Si l’humanisme est une croyance en l’homme et en sa valeur (3), l’humanocène est le temps de la contribution à la mise en œuvre et la défense de cette valeur, par nos contributions au-delà des simples croyances. Contribuer en est le maitre mot et le verbe d’action. Il n’est plus, alors, temps ni question d’impacter mais de contribuer en toute humilité et en toute humanité à l’humanisation du Monde.

(3) Humanisme : Théorie, doctrine qui place la personne humaine et son épanouissement au-dessus de toutes les autres valeurs. Le Robert

Un questionnement salutaire et une règle de vie porteuse de sens.

En synthèse, substituons à l’exhortation d’ « impacter », la règle de vie qui est celle de répondre clairement à la double question «  A quoi et en quoi je contribue ? »

Y répondre peut- être l’affaire de toute une vie. Se poser, en permanence cette question est, à défaut d’avoir une réponse claire et définitive, un salutaire moyen de questionner le sens de son action et d’y trouver un sens.
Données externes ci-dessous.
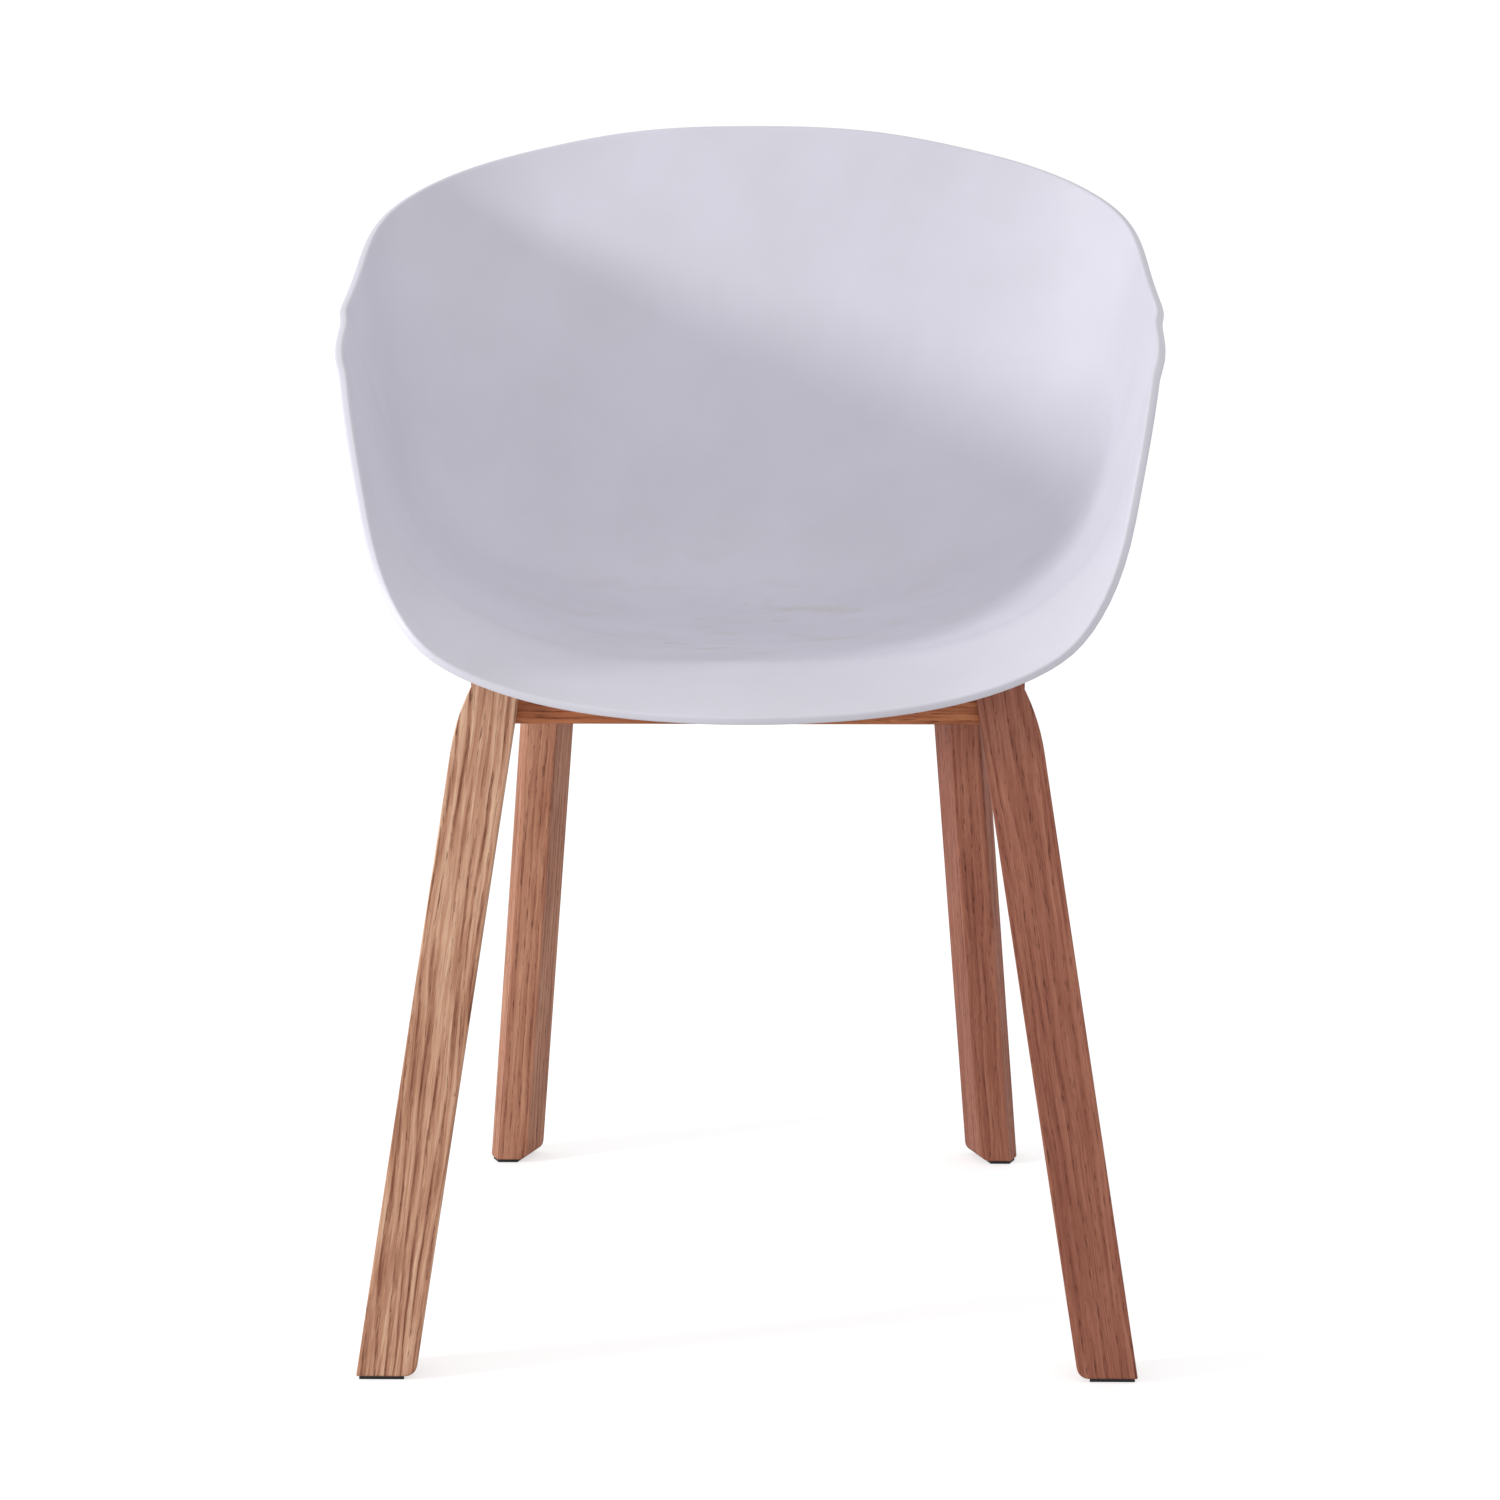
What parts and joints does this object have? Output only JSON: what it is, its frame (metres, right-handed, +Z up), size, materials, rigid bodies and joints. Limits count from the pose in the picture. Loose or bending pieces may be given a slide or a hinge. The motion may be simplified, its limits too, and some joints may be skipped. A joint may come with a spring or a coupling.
{
  "type": "dining armchair",
  "caption": "Dining armchair with a one-piece white moulded bucket shell on a splayed, stained wooden leg base.",
  "frame": {"origin": "on the floor, under the middle of the chair's overall box", "axes": "+Z up, -Y is where the sitter faces, +X is the right-hand side seen from the front"},
  "size_m": [0.5722, 0.5154, 0.793],
  "materials": {
    "shell_plastic": "fine satin, dyed through",
    "stained_ash": "open-grained, stained reddish brown, satin lacquer",
    "plain_beech": "raw",
    "glide_plastic": "matte",
    "zinc_steel": "zinc plated",
    "black_steel": "black oxide",
    "insert_brass": "turned",
    "pad_rubber": "matte"
  },
  "bodies": {
    "root": {"seat_shell": "shell_plastic", "front_left_leg": "stained_ash", "front_right_leg": "stained_ash", "rear_left_leg": "stained_ash", "rear_right_leg": "stained_ash", "front_rail": "stained_ash", "rear_rail": "stained_ash", "left_side_rail": "stained_ash", "right_side_rail": "stained_ash", "front_left_corner_block": "stained_ash", "front_right_corner_block": "stained_ash", "rear_left_corner_block": "stained_ash", "rear_right_corner_block": "stained_ash", "rail_dowels": "plain_beech", "front_left_glide": "glide_plastic", "front_right_glide": "glide_plastic", "rear_left_glide": "glide_plastic", "rear_right_glide": "glide_plastic", "glide_nails": "zinc_steel", "corner_block_screws": "zinc_steel", "shell_bolts": "black_steel", "shell_bolt_washers": "zinc_steel", "shell_inserts": "insert_brass", "spacer_pads": "pad_rubber"}
  },
  "joints": []
}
Nous verrons que cette priorisation de la contribution n’est pas sans impact sur un certain nombre de composante de notre édifice social. Elle questionne, entre autres, la responsabilité individuelle de chacun d’entre nous au sein de la Société. Elle questionne la notion même d’entreprise et de participation, les modes de management et d’organisation de l’action, voire même, et de manière  directe, l’évolution de nos systèmes d’enseignement et particulièrement de la formation professionnelle.